Recorded data
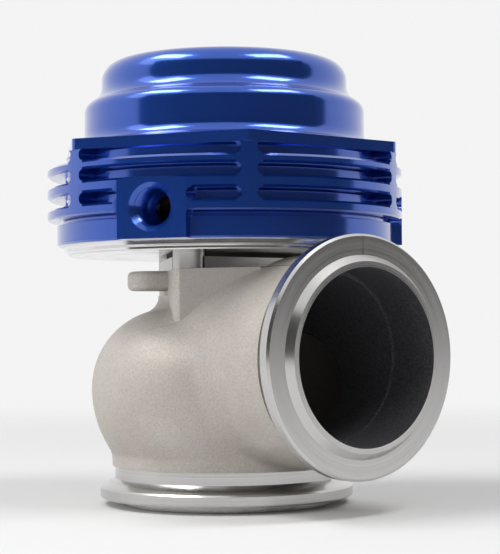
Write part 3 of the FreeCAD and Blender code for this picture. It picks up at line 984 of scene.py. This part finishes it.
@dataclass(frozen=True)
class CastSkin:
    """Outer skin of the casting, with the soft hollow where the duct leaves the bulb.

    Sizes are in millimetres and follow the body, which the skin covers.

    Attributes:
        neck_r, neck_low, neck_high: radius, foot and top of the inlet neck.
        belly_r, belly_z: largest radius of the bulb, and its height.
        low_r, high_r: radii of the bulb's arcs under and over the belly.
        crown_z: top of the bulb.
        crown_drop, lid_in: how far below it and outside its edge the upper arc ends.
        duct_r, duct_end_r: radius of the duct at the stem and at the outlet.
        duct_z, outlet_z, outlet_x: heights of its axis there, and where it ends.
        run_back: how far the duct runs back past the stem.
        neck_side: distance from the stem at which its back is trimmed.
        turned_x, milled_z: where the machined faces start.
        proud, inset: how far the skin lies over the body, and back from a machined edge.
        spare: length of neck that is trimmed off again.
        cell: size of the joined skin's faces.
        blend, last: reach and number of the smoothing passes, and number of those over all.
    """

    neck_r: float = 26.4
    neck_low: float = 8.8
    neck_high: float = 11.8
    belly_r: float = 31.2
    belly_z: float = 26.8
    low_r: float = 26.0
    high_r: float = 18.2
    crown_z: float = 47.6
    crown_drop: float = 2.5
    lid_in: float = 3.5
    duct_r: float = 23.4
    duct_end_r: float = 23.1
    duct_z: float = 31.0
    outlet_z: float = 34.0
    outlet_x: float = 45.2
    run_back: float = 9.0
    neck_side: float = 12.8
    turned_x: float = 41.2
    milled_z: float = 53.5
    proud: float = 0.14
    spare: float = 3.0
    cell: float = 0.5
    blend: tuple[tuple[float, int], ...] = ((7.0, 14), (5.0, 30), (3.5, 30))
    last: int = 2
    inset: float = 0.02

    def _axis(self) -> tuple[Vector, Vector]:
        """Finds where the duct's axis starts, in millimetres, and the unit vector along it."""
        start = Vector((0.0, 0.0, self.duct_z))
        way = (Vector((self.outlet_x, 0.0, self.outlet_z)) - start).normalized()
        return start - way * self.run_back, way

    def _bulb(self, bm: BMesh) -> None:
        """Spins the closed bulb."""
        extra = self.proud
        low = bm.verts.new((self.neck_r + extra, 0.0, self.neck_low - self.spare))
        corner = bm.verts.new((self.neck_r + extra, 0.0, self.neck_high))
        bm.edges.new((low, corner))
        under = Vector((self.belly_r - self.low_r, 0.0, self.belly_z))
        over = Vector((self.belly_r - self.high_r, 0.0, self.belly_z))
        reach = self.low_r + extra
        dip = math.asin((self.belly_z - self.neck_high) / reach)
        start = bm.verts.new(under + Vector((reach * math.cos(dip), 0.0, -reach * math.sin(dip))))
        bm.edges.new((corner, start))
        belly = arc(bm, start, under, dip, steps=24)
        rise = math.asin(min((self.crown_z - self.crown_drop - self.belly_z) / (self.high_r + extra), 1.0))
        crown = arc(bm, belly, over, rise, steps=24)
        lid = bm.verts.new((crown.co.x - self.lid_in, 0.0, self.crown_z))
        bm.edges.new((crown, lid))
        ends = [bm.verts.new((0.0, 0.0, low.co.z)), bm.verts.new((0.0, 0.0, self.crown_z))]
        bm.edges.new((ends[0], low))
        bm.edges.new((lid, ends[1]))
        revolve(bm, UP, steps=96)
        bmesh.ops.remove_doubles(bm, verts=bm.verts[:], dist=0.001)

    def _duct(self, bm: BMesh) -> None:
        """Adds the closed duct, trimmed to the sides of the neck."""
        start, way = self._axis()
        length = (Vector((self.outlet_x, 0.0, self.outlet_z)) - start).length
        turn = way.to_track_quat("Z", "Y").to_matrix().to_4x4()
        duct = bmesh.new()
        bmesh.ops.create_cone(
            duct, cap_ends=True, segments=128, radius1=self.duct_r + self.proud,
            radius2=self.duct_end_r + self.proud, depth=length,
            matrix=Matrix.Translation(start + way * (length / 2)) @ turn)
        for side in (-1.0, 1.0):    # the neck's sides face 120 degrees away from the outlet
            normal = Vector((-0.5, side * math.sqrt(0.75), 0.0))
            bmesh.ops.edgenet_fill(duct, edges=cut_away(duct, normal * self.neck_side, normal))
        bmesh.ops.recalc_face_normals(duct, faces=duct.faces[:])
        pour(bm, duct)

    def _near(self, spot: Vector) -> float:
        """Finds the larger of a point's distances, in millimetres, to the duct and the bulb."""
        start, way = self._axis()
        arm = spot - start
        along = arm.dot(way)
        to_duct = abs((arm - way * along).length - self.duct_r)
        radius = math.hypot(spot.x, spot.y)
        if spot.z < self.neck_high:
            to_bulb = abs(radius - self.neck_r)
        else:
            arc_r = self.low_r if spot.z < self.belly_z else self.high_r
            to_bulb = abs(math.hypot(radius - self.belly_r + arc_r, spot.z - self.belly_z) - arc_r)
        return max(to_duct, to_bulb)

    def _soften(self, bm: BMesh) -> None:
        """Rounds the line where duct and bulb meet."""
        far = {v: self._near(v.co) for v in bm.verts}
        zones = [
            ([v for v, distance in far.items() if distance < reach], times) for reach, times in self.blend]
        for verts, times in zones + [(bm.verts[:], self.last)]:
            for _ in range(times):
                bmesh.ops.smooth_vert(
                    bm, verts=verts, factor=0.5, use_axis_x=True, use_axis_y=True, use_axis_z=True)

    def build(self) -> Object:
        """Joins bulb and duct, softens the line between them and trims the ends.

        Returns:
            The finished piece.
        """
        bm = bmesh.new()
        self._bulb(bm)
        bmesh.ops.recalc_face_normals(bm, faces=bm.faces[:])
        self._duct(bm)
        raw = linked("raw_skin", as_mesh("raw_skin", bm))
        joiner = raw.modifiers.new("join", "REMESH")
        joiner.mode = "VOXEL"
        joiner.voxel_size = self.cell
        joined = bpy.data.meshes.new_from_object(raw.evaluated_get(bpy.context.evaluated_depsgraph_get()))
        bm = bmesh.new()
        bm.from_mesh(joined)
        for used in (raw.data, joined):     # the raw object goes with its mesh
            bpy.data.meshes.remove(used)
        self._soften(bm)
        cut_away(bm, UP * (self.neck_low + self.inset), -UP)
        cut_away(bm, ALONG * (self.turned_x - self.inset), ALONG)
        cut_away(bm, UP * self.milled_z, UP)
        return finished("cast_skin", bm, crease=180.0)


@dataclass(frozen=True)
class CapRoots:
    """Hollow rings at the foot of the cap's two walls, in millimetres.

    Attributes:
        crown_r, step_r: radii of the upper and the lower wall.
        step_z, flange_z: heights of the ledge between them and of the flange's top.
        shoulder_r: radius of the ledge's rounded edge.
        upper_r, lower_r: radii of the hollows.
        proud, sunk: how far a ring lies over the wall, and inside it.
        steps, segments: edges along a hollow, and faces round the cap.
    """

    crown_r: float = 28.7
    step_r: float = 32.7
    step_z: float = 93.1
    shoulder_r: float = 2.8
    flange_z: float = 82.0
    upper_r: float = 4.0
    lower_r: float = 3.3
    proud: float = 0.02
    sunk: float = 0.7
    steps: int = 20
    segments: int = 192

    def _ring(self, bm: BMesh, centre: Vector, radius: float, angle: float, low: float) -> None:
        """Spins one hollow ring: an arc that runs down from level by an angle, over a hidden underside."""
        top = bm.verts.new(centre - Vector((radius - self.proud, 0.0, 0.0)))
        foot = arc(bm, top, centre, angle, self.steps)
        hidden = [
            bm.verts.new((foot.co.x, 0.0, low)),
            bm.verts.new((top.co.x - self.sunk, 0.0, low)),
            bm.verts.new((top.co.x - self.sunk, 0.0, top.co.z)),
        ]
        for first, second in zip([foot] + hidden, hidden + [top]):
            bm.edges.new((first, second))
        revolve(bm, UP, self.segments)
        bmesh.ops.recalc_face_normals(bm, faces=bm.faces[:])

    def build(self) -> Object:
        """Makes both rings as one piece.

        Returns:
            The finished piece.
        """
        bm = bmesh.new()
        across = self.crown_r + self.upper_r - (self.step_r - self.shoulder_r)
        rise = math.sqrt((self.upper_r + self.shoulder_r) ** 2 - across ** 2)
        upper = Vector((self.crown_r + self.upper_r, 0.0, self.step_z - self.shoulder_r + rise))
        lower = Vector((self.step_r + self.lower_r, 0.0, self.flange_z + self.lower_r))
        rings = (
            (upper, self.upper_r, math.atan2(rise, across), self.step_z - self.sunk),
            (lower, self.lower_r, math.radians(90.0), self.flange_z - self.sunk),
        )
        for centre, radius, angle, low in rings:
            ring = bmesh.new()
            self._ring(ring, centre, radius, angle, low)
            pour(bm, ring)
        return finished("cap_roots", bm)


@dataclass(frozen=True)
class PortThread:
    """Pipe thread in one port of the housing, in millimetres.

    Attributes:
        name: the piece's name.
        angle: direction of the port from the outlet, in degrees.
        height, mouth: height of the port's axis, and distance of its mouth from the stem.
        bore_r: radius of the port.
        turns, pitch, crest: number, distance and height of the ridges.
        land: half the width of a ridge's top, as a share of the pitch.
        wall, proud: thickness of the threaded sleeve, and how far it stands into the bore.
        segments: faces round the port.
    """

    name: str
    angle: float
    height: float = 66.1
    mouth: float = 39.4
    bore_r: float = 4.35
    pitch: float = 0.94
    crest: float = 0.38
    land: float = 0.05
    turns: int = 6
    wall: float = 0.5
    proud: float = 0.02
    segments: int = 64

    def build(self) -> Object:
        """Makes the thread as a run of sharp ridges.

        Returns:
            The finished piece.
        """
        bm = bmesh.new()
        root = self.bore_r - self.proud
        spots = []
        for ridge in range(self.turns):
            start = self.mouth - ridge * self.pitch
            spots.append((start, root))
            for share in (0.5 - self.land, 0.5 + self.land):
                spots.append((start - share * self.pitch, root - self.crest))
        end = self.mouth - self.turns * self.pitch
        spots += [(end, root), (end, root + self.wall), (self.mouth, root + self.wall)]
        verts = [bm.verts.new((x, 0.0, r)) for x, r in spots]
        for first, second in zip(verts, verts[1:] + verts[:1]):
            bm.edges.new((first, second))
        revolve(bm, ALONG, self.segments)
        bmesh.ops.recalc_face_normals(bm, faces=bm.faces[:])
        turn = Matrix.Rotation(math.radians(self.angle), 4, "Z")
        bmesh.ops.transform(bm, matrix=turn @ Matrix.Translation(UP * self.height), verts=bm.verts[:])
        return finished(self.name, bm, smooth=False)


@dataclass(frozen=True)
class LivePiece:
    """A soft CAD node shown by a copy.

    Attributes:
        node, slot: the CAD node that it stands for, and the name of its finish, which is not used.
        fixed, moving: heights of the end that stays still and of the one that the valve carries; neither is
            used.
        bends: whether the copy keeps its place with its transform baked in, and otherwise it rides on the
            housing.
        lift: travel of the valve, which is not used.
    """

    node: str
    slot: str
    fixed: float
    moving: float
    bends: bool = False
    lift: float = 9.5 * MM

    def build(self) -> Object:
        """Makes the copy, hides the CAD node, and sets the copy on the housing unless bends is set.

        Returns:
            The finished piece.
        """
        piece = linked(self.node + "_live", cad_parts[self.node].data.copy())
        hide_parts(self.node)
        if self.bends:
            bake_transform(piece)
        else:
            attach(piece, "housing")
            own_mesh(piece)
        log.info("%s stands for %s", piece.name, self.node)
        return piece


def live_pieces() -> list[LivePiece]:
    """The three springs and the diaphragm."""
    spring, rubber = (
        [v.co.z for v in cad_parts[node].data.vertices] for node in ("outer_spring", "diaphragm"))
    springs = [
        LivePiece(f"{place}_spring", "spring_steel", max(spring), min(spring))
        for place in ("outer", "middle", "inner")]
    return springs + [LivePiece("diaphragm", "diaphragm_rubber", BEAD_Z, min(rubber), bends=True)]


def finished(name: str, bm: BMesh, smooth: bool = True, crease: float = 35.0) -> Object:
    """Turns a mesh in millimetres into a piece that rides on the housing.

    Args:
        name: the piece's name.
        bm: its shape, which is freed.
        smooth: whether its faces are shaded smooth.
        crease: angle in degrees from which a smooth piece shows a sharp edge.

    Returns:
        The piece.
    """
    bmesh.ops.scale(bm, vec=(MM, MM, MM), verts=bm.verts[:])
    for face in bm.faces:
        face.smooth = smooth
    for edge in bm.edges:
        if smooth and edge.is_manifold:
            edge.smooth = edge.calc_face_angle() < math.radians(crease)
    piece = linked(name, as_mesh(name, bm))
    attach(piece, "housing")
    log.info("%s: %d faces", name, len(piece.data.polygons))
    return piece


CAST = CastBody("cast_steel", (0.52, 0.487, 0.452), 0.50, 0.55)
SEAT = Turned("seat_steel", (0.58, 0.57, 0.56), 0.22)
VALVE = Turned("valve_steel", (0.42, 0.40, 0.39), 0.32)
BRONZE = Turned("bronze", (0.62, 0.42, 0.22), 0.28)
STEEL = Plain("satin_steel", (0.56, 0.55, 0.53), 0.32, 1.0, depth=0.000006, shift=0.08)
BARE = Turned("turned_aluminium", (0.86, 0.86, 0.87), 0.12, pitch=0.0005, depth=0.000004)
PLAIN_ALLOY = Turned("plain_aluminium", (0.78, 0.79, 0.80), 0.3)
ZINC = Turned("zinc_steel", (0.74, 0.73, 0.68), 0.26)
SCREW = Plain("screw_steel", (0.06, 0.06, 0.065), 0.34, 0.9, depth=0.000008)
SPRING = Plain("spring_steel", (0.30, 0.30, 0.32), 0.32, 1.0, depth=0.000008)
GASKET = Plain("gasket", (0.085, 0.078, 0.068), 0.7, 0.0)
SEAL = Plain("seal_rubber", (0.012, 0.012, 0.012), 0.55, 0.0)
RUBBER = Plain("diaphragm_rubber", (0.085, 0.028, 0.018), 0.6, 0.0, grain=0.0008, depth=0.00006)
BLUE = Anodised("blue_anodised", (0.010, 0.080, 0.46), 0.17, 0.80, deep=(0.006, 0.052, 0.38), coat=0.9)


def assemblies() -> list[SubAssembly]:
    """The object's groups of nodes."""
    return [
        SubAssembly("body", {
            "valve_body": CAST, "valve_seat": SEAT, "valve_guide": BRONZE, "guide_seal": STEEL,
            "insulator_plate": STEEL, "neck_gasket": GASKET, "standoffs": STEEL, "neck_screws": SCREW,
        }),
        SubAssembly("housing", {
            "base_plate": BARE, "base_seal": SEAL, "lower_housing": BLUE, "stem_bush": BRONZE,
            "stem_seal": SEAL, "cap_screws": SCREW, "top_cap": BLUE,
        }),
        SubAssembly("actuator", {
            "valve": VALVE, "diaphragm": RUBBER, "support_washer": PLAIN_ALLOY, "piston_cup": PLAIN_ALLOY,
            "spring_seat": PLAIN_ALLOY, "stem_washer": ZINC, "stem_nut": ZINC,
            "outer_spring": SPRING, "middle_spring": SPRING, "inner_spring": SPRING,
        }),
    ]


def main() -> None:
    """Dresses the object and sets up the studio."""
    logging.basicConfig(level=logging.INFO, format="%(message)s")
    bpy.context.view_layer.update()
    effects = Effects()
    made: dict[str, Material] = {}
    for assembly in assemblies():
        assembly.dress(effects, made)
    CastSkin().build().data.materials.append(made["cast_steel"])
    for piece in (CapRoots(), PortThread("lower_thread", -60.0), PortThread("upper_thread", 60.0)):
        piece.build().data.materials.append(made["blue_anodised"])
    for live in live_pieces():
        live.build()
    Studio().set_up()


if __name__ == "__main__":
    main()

Do this
From the top of the listing above, restate each line word for word up to and including the line with "Sizes are in"; add nothing else.

Response to this exercise
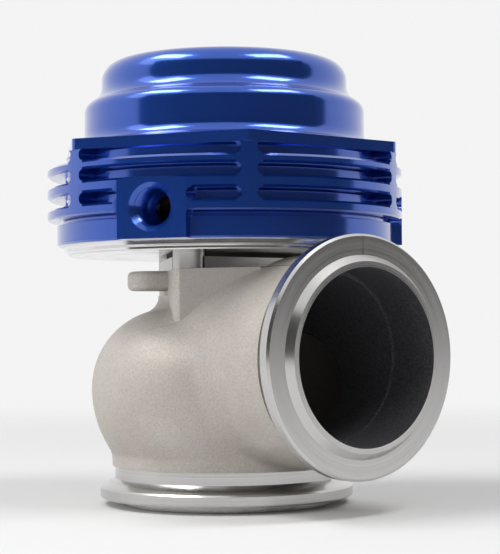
Write part 3 of the FreeCAD and Blender code for this picture. It picks up at line 984 of scene.py. This part finishes it.
@dataclass(frozen=True)
class CastSkin:
    """Outer skin of the casting, with the soft hollow where the duct leaves the bulb.

    Sizes are in millimetres and follow the body, which the skin covers.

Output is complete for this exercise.